If Alaska-Anchorage's 70-66 victory over No. 2Michigan Wednesday night wasn't the upset of the college basketball season, it was at least the biggest upset since earlier this week when another Big Ten team, No. 4-ranked Iowa, was upset by another Division II team, Cal-Riverside, in Hawaii.

No one would have guessed that the Division II Seawolves, who are best known for being the host team of the Great Alaska Shootout every November, could knock off the powerful Wolverines, who had cruised to an 11-0 record this year, beating the likes of Oklahoma and Memphis State.But it happened right here in Salt Lake City in front of a few of the early-arrivers at the Huntsman Center Wednesday evening for the first round of the Utah Classic.

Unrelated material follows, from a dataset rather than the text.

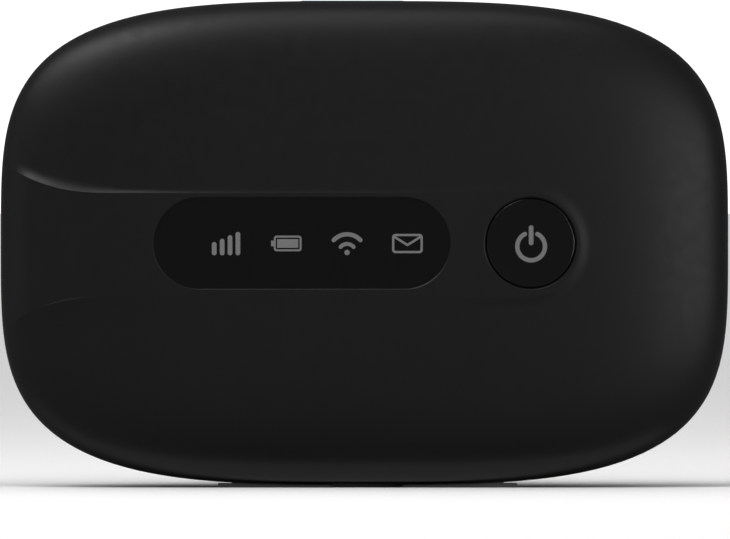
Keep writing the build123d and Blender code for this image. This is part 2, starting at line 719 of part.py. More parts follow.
def battery_connector():
    """Housing for the spring pins, standing on the board beside the bay."""
    body = block(CONNECTOR_X, (BOARD_BACK, CONNECTOR_BACK), (-CONNECTOR_HALF_UP, CONNECTOR_HALF_UP))
    for up in CONTACT_UPS:
        hole = Rot(0, 90, 0) * Cylinder(PIN_RADIUS + 0.05, 2.0)
        body -= Pos(CONNECTOR_X[1] - 1, CONTACT_Y, CENTRE_Z + up) * hole
    return body


def battery_spring_pins():
    """Four sprung pins that press on the battery's pads."""
    middle = -BATTERY_HALF_X - 0.05 - PIN_LENGTH / 2
    pin = Rot(0, 90, 0) * Cylinder(PIN_RADIUS, PIN_LENGTH)
    return [Pos(middle, CONTACT_Y, CENTRE_Z + up) * pin for up in CONTACT_UPS]


def sim_card():
    """Plastic card with one corner cut and a recess for its pads."""
    card = block(CARD_X, CARD_Y, CARD_UP)
    corner = Pos(CARD_X[0], CARD_UP[1]) * (Rot(0, 0, 45) * Rectangle(4, 4))
    card -= slab(corner, CARD_Y[0] - 1, CARD_Y[1] + 1)
    return card - sim_card_pads()


def sim_card_pads():
    """Gold contact patch on the card's front side."""
    x = (CARD_X[0] + CARD_PADS_X[0], CARD_X[0] + CARD_PADS_X[1])
    return block(x, (CARD_Y[0], CARD_Y[0] + 0.1), CARD_PADS_UP)


def sim_socket_base():
    """Insulating base of the SIM socket."""
    return block(SOCKET_X, (BOARD_BACK, SOCKET_FLOOR_Y), SOCKET_UP)


def sim_socket_springs():
    """Six contact springs on the base."""
    springs = []
    for x in (-17.6, -10.8):
        for up in (-12.0, -9.5, -7.0):
            y = (SOCKET_FLOOR_Y, SOCKET_FLOOR_Y + 0.14)
            springs.append(block((x - 1.4, x + 1.4), y, (up - 0.5, up + 0.5)))
    return springs


def sim_socket_cage():
    """Steel cage over the card, open towards +X."""
    cage = block(SOCKET_X, (SOCKET_FLOOR_Y, CAGE_BACK), SOCKET_UP)
    inside_x = (SOCKET_X[0] + CAGE_METAL, SOCKET_X[1] + 1)
    inside_up = (SOCKET_UP[0] + CAGE_METAL, SOCKET_UP[1] - CAGE_METAL)
    return cage - block(inside_x, (SOCKET_FLOOR_Y - 0.1, CAGE_BACK - CAGE_LID), inside_up)


# ---------------------------------------------------------------- fasteners and labels

def housing_screws():
    """Four screws through the floor into the front shell's bosses."""
    screws = []
    for x, up in BOSS_PLACES:
        head = rod(x, up, SCREW_HEAD_RADIUS, FLOOR_BACK, FLOOR_BACK + 0.8)
        head -= slab(Pos(x, up) * (Rectangle(1.7, 0.35) + Rectangle(0.35, 1.7)), 0.65, 2)
        screws.append(head + rod(x, up, SCREW_RADIUS, SCREW_TIP_Y, FLOOR_BACK))
    return screws


def label(half_x, up, front, back, x=0.0):
    """A blank sticker."""
    middle = (up[0] + up[1]) / 2
    return slab(Pos(x, middle) * RectangleRounded(2 * half_x, up[1] - up[0], 1.0), front, back)


# ---------------------------------------------------------------- all nodes

def all_nodes():
    """Every separate piece, by its name."""
    nodes = {
        "front_shell": front_shell(),
        "rear_housing": rear_housing(),
        "back_cover": back_cover(),
        "port_strip": port_strip(),
        "display_window": display_window(),
        "window_adhesive": window_adhesive(),
        "light_guide": light_guide(),
        "light_shield": light_shield(),
        "indicator_leds": leds([x for x, _ in ICONS.values()]),
        "power_button_cap": power_button_cap(),
        "power_icon_insert": power_icon_insert(),
        "power_button_leds": leds((BUTTON_X - 3.3, BUTTON_X + 3.3)),
        "power_switch_body": power_switch_body(),
        "power_switch_plunger": power_switch_plunger(),
        "wps_button_cap": wps_button_cap(),
        "wps_switch_body": wps_switch_body(),
        "wps_switch_plunger": wps_switch_plunger(),
        "reset_switch_body": reset_switch_body(),
        "reset_switch_plunger": reset_switch_plunger(),
        "main_board": main_board(),
        "modem_processor": chip(-16, 9.5, 12, 12, CHIP_HEIGHT),
        "memory_chip": chip(-4, 9.5, 8, 11, CHIP_HEIGHT),
        "rf_transceiver": chip(13.5, 13, 7, 7, CHIP_HEIGHT),
        "power_amplifiers": power_amplifiers(),
        "power_management_chip": chip(-15, -14, 7, 7, 0.9, front=True),
        "thermal_pad": block((-21, -11), (BOARD_BACK + CHIP_HEIGHT, CAN_BACK - CAN_METAL), (4.5, 14.5)),
        "modem_shield_can": open_can(*MODEM_CAN, BOARD_BACK, CAN_BACK),
        "rf_shield_can": open_can(*RF_CAN, BOARD_BACK, CAN_BACK),
        "power_shield_can": open_can(*POWER_CAN, BOARD_FRONT, POWER_CAN_FRONT),
        "board_passives": board_passives(),
        "rf_test_sockets": rf_test_sockets(),
        "usb_socket_shell": usb_socket_shell(),
        "usb_socket_tongue": usb_socket_tongue(),
        "usb_contacts": usb_contacts(),
        "main_antenna_carrier": antenna_carrier(-ANTENNA_X),
        "main_antenna": antenna_trace(-ANTENNA_X),
        "diversity_antenna_carrier": antenna_carrier(ANTENNA_X),
        "diversity_antenna": antenna_trace(ANTENNA_X),
        "wifi_antenna": wifi_antenna(),
        "antenna_springs": antenna_springs(),
        "battery_cell": battery_cell(),
        "battery_end_cap": battery_end_cap(),
        "battery_contacts": battery_contacts(),
        "battery_label": label(20, (-15, 15), BATTERY_BACK, BATTERY_BACK + 0.1, x=1.5),
        "battery_connector": battery_connector(),
        "battery_spring_pins": battery_spring_pins(),
        "sim_card": sim_card(),
        "sim_card_pads": sim_card_pads(),
        "sim_socket_base": sim_socket_base(),
        "sim_socket_springs": sim_socket_springs(),
        "sim_socket_cage": sim_socket_cage(),
        "housing_screws": housing_screws(),
        "rating_label": label(22, (1, 17), FLOOR_BACK, FLOOR_BACK + 0.08),
    }
    for name, (x, icon) in ICONS.items():
        nodes[name] = icon_inlay(x, icon)
    return nodes


os.makedirs("parts", exist_ok=True)
for node, shape in all_nodes().items():
    solids = Compound(children=shape) if isinstance(shape, list) else shape
    export_step(solids, f"parts/{node}.step")
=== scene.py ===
import bmesh
import bpy
import json
import math
from mathutils import Matrix, Vector
from mathutils.geometry import delaunay_2d_cdt, tessellate_polygon

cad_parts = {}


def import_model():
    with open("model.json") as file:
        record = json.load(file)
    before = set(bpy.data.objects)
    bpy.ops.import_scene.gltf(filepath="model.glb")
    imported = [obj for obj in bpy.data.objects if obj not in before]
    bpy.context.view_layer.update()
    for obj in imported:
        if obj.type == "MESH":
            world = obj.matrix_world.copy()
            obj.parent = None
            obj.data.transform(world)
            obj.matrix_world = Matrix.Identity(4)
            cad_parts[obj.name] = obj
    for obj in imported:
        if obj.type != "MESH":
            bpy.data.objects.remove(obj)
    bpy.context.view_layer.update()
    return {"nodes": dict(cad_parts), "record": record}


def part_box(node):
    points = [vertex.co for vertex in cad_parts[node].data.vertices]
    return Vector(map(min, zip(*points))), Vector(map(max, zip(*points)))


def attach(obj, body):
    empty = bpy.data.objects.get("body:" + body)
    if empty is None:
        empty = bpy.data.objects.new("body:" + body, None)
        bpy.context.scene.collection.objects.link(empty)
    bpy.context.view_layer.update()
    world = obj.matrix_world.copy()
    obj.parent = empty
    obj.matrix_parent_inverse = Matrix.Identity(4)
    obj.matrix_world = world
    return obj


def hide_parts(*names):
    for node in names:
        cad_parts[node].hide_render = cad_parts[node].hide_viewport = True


# Mobile hotspot: the looks. Shapes are worked out in millimetres, x to the right, y to the back and
# "up" from the middle of the face, and turned into metres where a mesh is made.

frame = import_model()
scene = bpy.context.scene
MM = 0.001


def mm_box(node):
    """A CAD node's lowest and highest corners in millimetres."""
    low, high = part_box(node)
    return low / MM, high / MM


# ---------------------------------------------------------------- sizes, from the frame

_, HOUSING_HIGH = mm_box("rear_housing")
WINDOW_LOW, WINDOW_HIGH = mm_box("display_window")
BUTTON_LOW, BUTTON_HIGH = mm_box("power_button_cap")
SCREWS_LOW, SCREWS_HIGH = mm_box("housing_screws")
SOCKET_LOW, SOCKET_HIGH = mm_box("usb_socket_shell")

CENTRE_Z = (WINDOW_LOW.z + WINDOW_HIGH.z) / 2
HALF_WIDTH = HOUSING_HIGH.x
HALF_HEIGHT = HOUSING_HIGH.z - CENTRE_Z
OUTLINE_POWER_X = 3.36
OUTLINE_POWER_UP = 3.76
MEAN_POWER = 3.5

PARTING_Y = -0.8
FACE_Y = -6.88
WINDOW_SINK = 0.2
BAND_Y = WINDOW_LOW.y - WINDOW_SINK
FACE_SHARPNESS = 6
BAND_SHARPNESS = 8
WALL = 1.2

# Raised band
BAND_UP = -0.15
BAND_HALF = 6.34
FLARE_START_X = -31.0
FLARE_LENGTH = 12.4
UPPER_FLARE = (2.9, 2.6)
LOWER_FLARE = (3.4, 2.75)
SEAM_X = -27.0
BAND_END_SHIFT = 0.35
BAND_FADE = 4.0

# Wall between the band and the face: its widths, and the stretches over which they change
LEFT_WALL = 1.8
TOP_WALL = 0.6
BOTTOM_WALL = 5.0
RIGHT_WALL = 1.8
LARGEST_WALL_SHARE = 0.45
NARROWING_START_X = FLARE_START_X - 7
NARROWING_LENGTH = 10.0
ROUND_END_START_X = 2.0
ROUND_END_LENGTH = 14.0

# Fine raised lip under the band near the left edge
LIP_HEIGHT = 0.12
LIP_WIDTH = 0.2
LIP_START_X = -42.0
LIP_END_X = -32.0
LIP_EASE = 4.0

# Window seat
WINDOW_X = (WINDOW_LOW.x + WINDOW_HIGH.x) / 2
WINDOW_GAP = 0.02
WINDOW_LENGTH = WINDOW_HIGH.x - WINDOW_LOW.x + 2 * WINDOW_GAP
WINDOW_HEIGHT = WINDOW_HIGH.z - WINDOW_LOW.z + 2 * WINDOW_GAP
LEDGE_Y = -5.95
LEDGE_WIDTH = 1.22
PAD_BORDER = 1.15
PAD_Y = -5.2
CHAMFER = 0.12
CHAMFER_DEPTH = 0.065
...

"The kids played really darned good and I'm really proud of them," said Alaska Ron Abegglen, who was the longtime coach at Snow College. "We beat a very good basketball team tonight. "we wanted to control the tempo and keep the basketball as long we we could to nullify their tremendous rebounding. We worked on a game plan for two days."

The Alaska game plan was to hold the ball and use up most of the 45-second clock. Then the Seawolves needed to make their shots, which is what they did in hitting 27 of 43 for 63 percent from the field.

Meanwhile, Michigan, which was averaging 60 percent on the season, hit just 47.5 percent from the field and a horrendous 38 percent from the foul line.

"You have to give Alaska credit - they had a great game plan," said Michigan Coach Bill Frieder. "We knew they were good and they did the right thing to beat us. You could see it coming - I didn't believe it would happen, but it happened."

Michael Johnson led the Seawolves with 20 points, while Todd Fisher had 18 and Ron Fischer added 16.

For Michigan, all-America candidate Glen Rice had 24 points and Terry Mills added 14.

Early on, it looked like it would be just another Michigan rout. The Wolverines came into the game outscoing their opponents this year by a 100-67 margin.

The Wolverines quickly went up 10-4 and 16-8, but the Seawolves hung tough and closed to within one at 27-26, before falling behind 36-32 at halftime.

In the second half, Alaska went on an 11-point run to turn a 44-38 deficit into a 49-44 lead with 12:47 left. Fisher had six points and Jerry Sommer hit a key three-pointer during the rally.

The Seawolves kept right on going and extended the lead to 10 at 58-48 over the stunned Wolverines. But Michigan fought back and was within three at 63-60 when Alaska's Race McCleery was called with a strange intentional foul while fighting through a pick, sending Rice to the line for two shots. But he missed both shots and when Rumeal Robinson was called with an offensive foul a few seconds later, Michigan had come up empty when they had a chance to go ahead.

David Miles sank a foul shot, Fischer hit two and then Johnson also hit a pair of free throws and the lead went back to 68-60 with 2:48 left.

Despite missing five of seven free throws down the stretch, the Seawolves had enough of a cushion to hang on to the win.

Abegglen wouldn't say it was the biggest win he's ever had.

"Close," he said, "but we had some big wins in the (Division II) tournament last year."

The Seawolves will try to capture another big fish when they take on Utah Thursday night in the finals at 8 p.m.